See also Jacob's Annals p. 188, for the cultivation of parsnips and the possibility of manufacturing parsnip wine in Guernsey.


1 Lindley says in his 1831 A guide to the orchard and kitchen garden; or, An account of ... fruit and vegetables:

The following sorts have been cultivated in the Horticultural Garden at Chiswick: —

1. Common Parsnip. Swelling Parnsip. Large swelling Parsnip.
2. Guernsey Parsnip. Panais long, of the French. Panais coquin, of Guernsey.
3. Hollow-crowned Parsnip. Hollow-headed. Panais Lisbonais, of Guernsey.
4. Turnip-rooted. Panais rond.

The Guernsey Parsnip, No. 2. appears to be an improved variety of the common sort: it sometimes grows in Guernsey to the length of four feet. The third sort also grows to a large size, and appears to be the most deserving of cultivation, being very hardy, tender in its flesh, and of a most excellent flavour. See also 'Description of the different Varieties of Parsneps, cultivated in the Garden of the Horticultural Society of London.' By Mr. Andrew Mathews, A.L.S. Trans. Horticultural Society of London, VI (1826). Read December 6, 1825.
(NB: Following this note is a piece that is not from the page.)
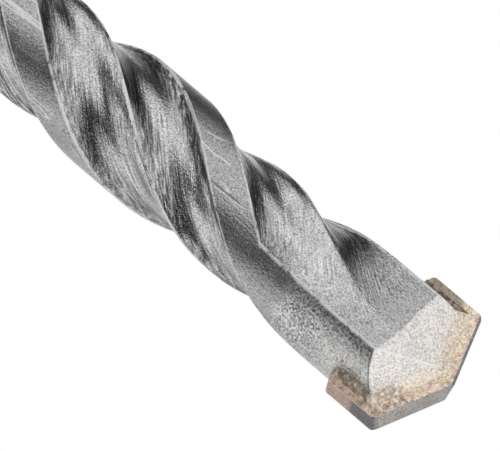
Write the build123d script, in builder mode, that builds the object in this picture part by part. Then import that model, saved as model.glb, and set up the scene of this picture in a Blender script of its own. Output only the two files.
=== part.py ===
# Hammer drill bit: a bar with a round slotted shank, twin twisted flutes and a brazed carbide plate.
# Millimetres. The bit stands on the flat end of its shank, +Z up the axis, the point on top.
# +X runs along the width of the carbide plate.

import math
import os

from build123d import *

# Overall sizes
overall_length = 160.0
shank_diameter = 10.0
body_diameter = 10.0
tip_diameter = 12.1

# Shank: two open drive slots and two closed ball recesses, a quarter turn apart
shank_length = 54.0
shank_end_chamfer = 0.8
drive_slot_width = 4.0
drive_slot_depth = 2.0
drive_slot_length = 30.0
drive_slot_runout_radius = 12.0
ball_recess_width = 5.0
ball_recess_depth = 1.9
ball_recess_start = 9.5
ball_recess_length = 21.5

# Neck: a shallow turned relief, then a plain collar before the flutes
neck_depth = 0.35
neck_width = 2.4
collar_length = 5.25

# Flutes: each of the two is ground twice, which leaves a low ridge along its middle
flute_pitch = 41.5
flute_runout = 12.0
flute_runout_lift = 2.6
land_angle = 38.0
ridge_angle = 76.2
ridge_drop = 0.40
ridge_margin = 0.33
station_step = 2.0

# The two ground hollows of a flute, each as four (share of its chord, depth below the chord)
# that pull its curve, and the straight line that both become at the head
second_hollow = ((0.36, 1.49), (0.41, -1.20), (0.72, 1.38), (0.77, -0.07))
first_hollow = ((0.27, -0.32), (0.39, 1.08), (0.49, -0.98), (0.65, 1.01))
head_hollow = ((0.2, 0.0), (0.4, 0.0), (0.6, 0.0), (0.8, 0.0))
hollow_overrun = 0.35

# Head: the twist stops and each flute opens out to a flat
head_length = 16.95
head_land_edge = 124.3
head_ridge_margin = 0.13
head_ridge_rise = 0.06
# Each row: share of the head, angles of land edge, ridge and back edge, drop of ridge, flatness
head_stations = (
    (0.12, 125.4, 61.5, -4.0, 0.60, 0.18),
    (0.25, 127.2, 70.0, 10.5, 1.15, 0.45),
    (0.38, 128.4, 81.0, 19.5, 1.75, 0.75),
    (0.52, 128.8, 92.5, 24.0, 1.82, 0.95),
    (0.70, 128.9, 101.5, 25.5, 1.68, 1.00),
    (0.88, 128.9, 104.0, 25.5, 1.66, 1.00),
    (1.09, 128.9, 106.0, 25.5, 1.64, 1.00),
)

# Steel end: two facets to a side, each as depth at the axis, slope in X and slope in Y
back_facet = (0.95, -0.35, 0.83)
rake_facet = (-0.50, 0.42, 1.80)

# Carbide plate
plate_thickness = 1.8
plate_height = 6.95
point_angle = 139.2
relief_angle = 12.0
edge_land = 0.22
plate_foot_radius = 0.45
plate_nose_radius = 0.60

# Braze
braze_gap = 0.10
bead_rise = 0.50
bead_spread = 0.40
bead_root = 0.60
braze_inset = 0.05

# Derived sizes
shank_radius = shank_diameter / 2
body_radius = body_diameter / 2
neck_radius = min(shank_radius, body_radius) - neck_depth
neck_top = shank_length + neck_width
flute_start = neck_top + neck_depth + collar_length
head_start = overall_length - head_length
turn_per_mm = 360.0 / flute_pitch
plate_half = plate_thickness / 2
slot_half = plate_half + braze_gap
slot_floor = overall_length - plate_height - braze_gap

# Cutting shapes reach past the metal that they take off
overcut = 1.0
cutter_reach = 3 * tip_diameter
flute_cut_radius = 1.75 * body_radius


def at(radius, degrees):
    """Point of a cross-section given by radius and angle."""
    turn = math.radians(degrees)
    return Vector(radius * math.cos(turn), radius * math.sin(turn))


def mix(first, second, share):
    """Value part of the way from the first to the second."""
    return first + (second - first) * share


def hollow(start, end, shape, flatness):
    """Control points between the ends, each set below the chord toward the axis."""
    chord = end - start
    inward = Vector(-chord.Y, chord.X).normalized()
    if inward.dot(start) > 0:
        inward = -inward
    points = []
    for (along, depth), (head_along, head_depth) in zip(shape, head_hollow):
        foot = start + chord * mix(along, head_along, flatness)
        points.append(foot + inward * mix(depth, head_depth, flatness))
    return points


def flute_section(height, land_edge, ridge, back_edge, drop, flatness, lift=0.0):
    """Sketch of the stock ground out of one flute at one height."""
    margin = mix(ridge_margin, head_ridge_margin, flatness)
    crest_radius = body_radius - drop + lift
    foot_radius = crest_radius + flatness * head_ridge_rise
    back = at(body_radius + lift, back_edge)
    crest = at(crest_radius, ridge)
    crest_foot = at(foot_radius, ridge + math.degrees(margin / crest_radius))
    front = at(body_radius + lift, land_edge)
    second = hollow(back, crest, second_hollow, flatness)
    first = hollow(crest_foot, front, first_hollow, flatness)
    back_out = back + (back - second[0]).normalized() * hollow_overrun
    front_out = front + (front - first[-1]).normalized() * hollow_overrun
    outside = [at(flute_cut_radius, mix(land_edge, back_edge, k / 3)) for k in range(4)]
    with BuildSketch(Plane.XY.offset(height)) as section:
        with BuildLine():
            Bezier(back_out, *second, crest)
            Line(crest, crest_foot)
            Bezier(crest_foot, *first, front_out)
            Polyline(front_out, *outside, back_out)
        make_face()
    return section.sketch


def facet_plane(facet, side):
    """Plane of a ground facet: side is 1 in the +Y half, and -1 half a turn round."""
    depth, slope_x, slope_y = facet
    return Plane(
        origin=(0, 0, overall_length - depth),
        x_dir=(1, 0, -side * slope_x),
        z_dir=(side * slope_x, side * slope_y, 1),
    )


def grind(facets):
    """Take off everything above each facet, on both sides."""
    for facet in facets:
        for side in (1, -1):
            with BuildSketch(facet_plane(facet, side)) as face_cut:
                Rectangle(2 * cutter_reach, 2 * cutter_reach)
            extrude(face_cut.sketch, amount=cutter_reach, mode=Mode.SUBTRACT)


def bead_facet(facet):
    """The same facet raised and tipped toward the plate, to bound the bead of braze on it."""
    depth, slope_x, slope_y = facet
    steeper = bead_rise / bead_spread
    return (depth - bead_rise - steeper * plate_half, slope_x, slope_y + steeper)


# Stock ground out of one flute, from its run-out by the collar to above the point
first_height = flute_start - overcut
station_count = max(8, round((head_start - first_height) / station_step))
sections = []
for k in range(station_count + 1):
    height = mix(first_height, head_start, k / station_count)
    land_edge = head_land_edge - (head_start - height) * turn_per_mm
    ridge = land_edge - ridge_angle
    back_edge = land_edge + land_angle - 180
    runout = max(0.0, 1 - (height - flute_start) / flute_runout)
    lift = flute_runout_lift * runout ** 2
    sections.append(flute_section(height, land_edge, ridge, back_edge, ridge_drop, 0.0, lift))
for share, land_edge, ridge, back_edge, drop, flatness in head_stations:
    height = head_start + share * head_length
    sections.append(flute_section(height, land_edge, ridge, back_edge, drop, flatness))
with BuildPart() as flute:
    loft(sections)

# Drill body: shank, neck, fluted body and head, one steel bar
with BuildPart() as body:
    with BuildSketch(Plane.XZ):
        with BuildLine():
            Polyline(
                (0, 0),
                (shank_radius - shank_end_chamfer, 0),
                (shank_radius, shank_end_chamfer),
                (shank_radius, shank_length - (shank_radius - neck_radius)),
                (neck_radius, shank_length),
                (neck_radius, neck_top),
                (body_radius, neck_top + (body_radius - neck_radius)),
                (body_radius, overall_length),
                (0, overall_length),
                close=True,
            )
        make_face()
    revolve(axis=Axis.Z)
    with PolarLocations(0, 2):
        add(flute.part, mode=Mode.SUBTRACT)

    # Facets ground on the steel either side of the plate, then the cross slot for it
    grind((back_facet, rake_facet))
    with BuildSketch(Plane.XY.offset(slot_floor)):
        Rectangle(2 * tip_diameter, 2 * slot_half)
    extrude(amount=cutter_reach, mode=Mode.SUBTRACT)

    # Drive slots, milled in from the shank end and running out on the cutter's radius
    slot_bottom = shank_radius - drive_slot_depth
    cutter_rise = drive_slot_depth + overcut
    cutter_run = math.sqrt(cutter_rise * (2 * drive_slot_runout_radius - cutter_rise))
    slot_end = (slot_bottom, drive_slot_length)
    runout_end = (slot_bottom + cutter_rise, drive_slot_length + cutter_run)
    with BuildSketch(Plane.XZ):
        with BuildLine():
            RadiusArc(slot_end, runout_end, drive_slot_runout_radius)
            Polyline(
                runout_end,
                (slot_bottom + cutter_rise, -overcut),
                (slot_bottom, -overcut),
                slot_end,
            )
        make_face()
        mirror(about=Plane.YZ)
    extrude(amount=drive_slot_width / 2, both=True, mode=Mode.SUBTRACT)

    # Ball recesses, round in the floor and at both ends
    ball_radius = ball_recess_width / 2
    ball_centre = shank_radius - ball_recess_depth + ball_radius
    low = ball_recess_start + ball_radius
    high = ball_recess_start + ball_recess_length - ball_radius
    with Locations((0, ball_centre, low), (0, -ball_centre, low)):
        Cylinder(
            ball_radius,
            high - low,
            align=(Align.CENTER, Align.CENTER, Align.MIN),
            mode=Mode.SUBTRACT,
        )
        Sphere(ball_radius, mode=Mode.SUBTRACT)
    with Locations((0, ball_centre, high), (0, -ball_centre, high)):
        Sphere(ball_radius, mode=Mode.SUBTRACT)

# Carbide plate: rounded foot, two relief faces meeting in a short chisel edge, and a
# narrow land ground along each cutting edge
with BuildPart() as plate:
    with BuildSketch(Plane.XZ):
        with Locations((0, overall_length)):
            Rectangle(tip_diameter, plate_height, align=(Align.CENTER, Align.MAX))
        fillet(vertices().group_by(Axis.Y)[0], plate_foot_radius)
    extrude(amount=plate_half, both=True)
    slope = math.tan(math.radians(90 - point_angle / 2))
    relief = math.tan(math.radians(relief_angle))
    land_depth = -(plate_half - edge_land) * (1 + relief)
    grind(((0, slope, -relief), (land_depth, slope, 1.0)))
    outer_corners = edges().filter_by(
        lambda e: abs(abs(e.center().X) - tip_diameter / 2) < 0.01
        and e.center().Z > overall_length - plate_height / 2
        and abs(e.center().Y) < plate_thickness / 4
    )
    fillet(outer_corners, plate_nose_radius)

# Braze: a film under and beside the plate, with a bead squeezed out along every slot edge
bead_half = plate_half + bead_spread
with BuildPart() as braze:
    with BuildSketch(Plane.XY.offset(slot_floor)):
        Circle(body_radius - braze_inset)
        Rectangle(2 * body_radius, 2 * bead_half, mode=Mode.INTERSECT)
        for side in (1, -1):
            with BuildLine():
                Polyline(
                    (side * (body_radius - bead_root), bead_half),
                    (side * (body_radius - bead_root / 3), bead_half),
                    (side * (body_radius + bead_rise), plate_half),
                    (side * (body_radius + bead_rise), -plate_half),
                    (side * (body_radius - bead_root / 3), -bead_half),
                    (side * (body_radius - bead_root), -bead_half),
                    close=True,
                )
            make_face()
    extrude(amount=plate_height)
    grind((bead_facet(back_facet), bead_facet(rake_facet)))
    with BuildSketch(Plane.XY.offset(slot_floor + braze_gap)):
        Rectangle(2 * tip_diameter, plate_thickness)
    extrude(amount=cutter_reach, mode=Mode.SUBTRACT)
    add(body.part, mode=Mode.SUBTRACT)

os.makedirs("parts", exist_ok=True)
body.part.label = "drill_body"
export_step(body.part, "parts/drill_body.step")
plate.part.label = "carbide_tip"
export_step(plate.part, "parts/carbide_tip.step")
braze.part.label = "braze_joint"
export_step(braze.part, "parts/braze_joint.step")
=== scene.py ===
# Hammer drill bit, dressed for the picture: blasted and ground steel, a carbide plate, brazed joint.
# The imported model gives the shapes. Everything here is in metres, in the model's own frame.

import math

import bpy
from mathutils import Matrix, Vector

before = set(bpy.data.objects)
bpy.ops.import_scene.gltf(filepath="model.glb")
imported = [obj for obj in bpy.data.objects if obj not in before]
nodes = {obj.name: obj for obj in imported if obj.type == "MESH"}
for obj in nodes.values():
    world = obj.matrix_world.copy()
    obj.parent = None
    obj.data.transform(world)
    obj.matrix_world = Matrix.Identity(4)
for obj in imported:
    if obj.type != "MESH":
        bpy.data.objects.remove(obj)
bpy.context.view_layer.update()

# Camera
# It looks at the upper end of the standing bit from a little above, rolled so that the bit
# runs from the top left of the picture to the bottom right, as it does in the photograph.
aim_height = 0.140482
aim_shift = 0.000111
camera_distance = 0.49146
camera_azimuth = math.radians(26.316)
camera_elevation = math.radians(12.937)
axis_slope = math.radians(40.279)
focal_length = 480.0
sensor_width = 36.0

toward_camera = Vector((
    -math.sin(camera_azimuth) * math.cos(camera_elevation),
    math.cos(camera_azimuth) * math.cos(camera_elevation),
    math.sin(camera_elevation),
))
along_bit = (Vector((0, 0, 1)) - toward_camera * toward_camera.z).normalized()
across_bit = toward_camera.cross(along_bit)
picture_right = along_bit * math.cos(axis_slope) + across_bit * math.sin(axis_slope)
picture_up = across_bit * math.cos(axis_slope) - along_bit * math.sin(axis_slope)
camera_data = bpy.data.cameras.new("camera")
camera_data.lens = focal_length
camera_data.sensor_width = sensor_width
camera_data.clip_start = 0.01
camera_data.clip_end = 50.0
camera = bpy.data.objects.new("camera", camera_data)
turn = Matrix((picture_right, picture_up, toward_camera)).transposed().to_4x4()
turn.translation = (
    Vector((0, 0, aim_height)) + toward_camera * camera_distance - across_bit * aim_shift
)
camera.matrix_world = turn
bpy.context.scene.collection.objects.link(camera)
bpy.context.scene.camera = camera
bpy.context.scene.view_settings.view_transform = "Standard"


# Floor
# A wide pale floor under the standing bit. It fades to plain white away from the bit, and the
# steel doesn't mirror it, so that the flutes show the soft boxes and the gaps between them.
def add_node(tree, kind, label, **settings):
    """A node of the given kind, with its settings and the values of its sockets."""
    made = tree.nodes.new(kind)
    made.label = label
    for name, value in settings.items():
        if hasattr(made, name):
            setattr(made, name, value)
        else:
            made.inputs[name.replace("_", " ")].default_value = value
    return made


def join(tree, value, socket):
    """Feed a socket with another socket or with a plain number."""
    if isinstance(value, (int, float)):
        socket.default_value = value
    else:
        tree.links.new(value, socket)


def calculate(tree, operation, *values, clamp=False):
    """A math node fed with sockets or plain numbers. Returns its output socket."""
    made = tree.nodes.new("ShaderNodeMath")
    made.operation = operation
    made.use_clamp = clamp
    for place, value in enumerate(values):
        join(tree, value, made.inputs[place])
    return made.outputs[0]


def ramp(tree, value, zero_at, one_at):
    """0 at one value, 1 at another and smooth between them. Either may be the larger one."""
    made = tree.nodes.new("ShaderNodeMapRange")
    made.interpolation_type = "SMOOTHSTEP"
    join(tree, value, made.inputs["Value"])
    made.inputs["From Min"].default_value = min(zero_at, one_at)
    made.inputs["From Max"].default_value = max(zero_at, one_at)
    if zero_at > one_at:
        made.inputs["To Min"].default_value = 1.0
        made.inputs["To Max"].default_value = 0.0
    return made.outputs["Result"]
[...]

² This is a précis of Dr. John MacCulloch's long and detailed article of 1814, published in Volume I of the Memoirs of the Caledonian Horticultural Society in 1819, which is referred to above by Duncan. Marie de Garis has interesting comments to make on la pônais and its cultivation in her Dictiounnaire Angllais-Guernesiais, p. 126. See The Guernsey Farmhouse, published by The Guernsey Society in 1963, pp. 115-118.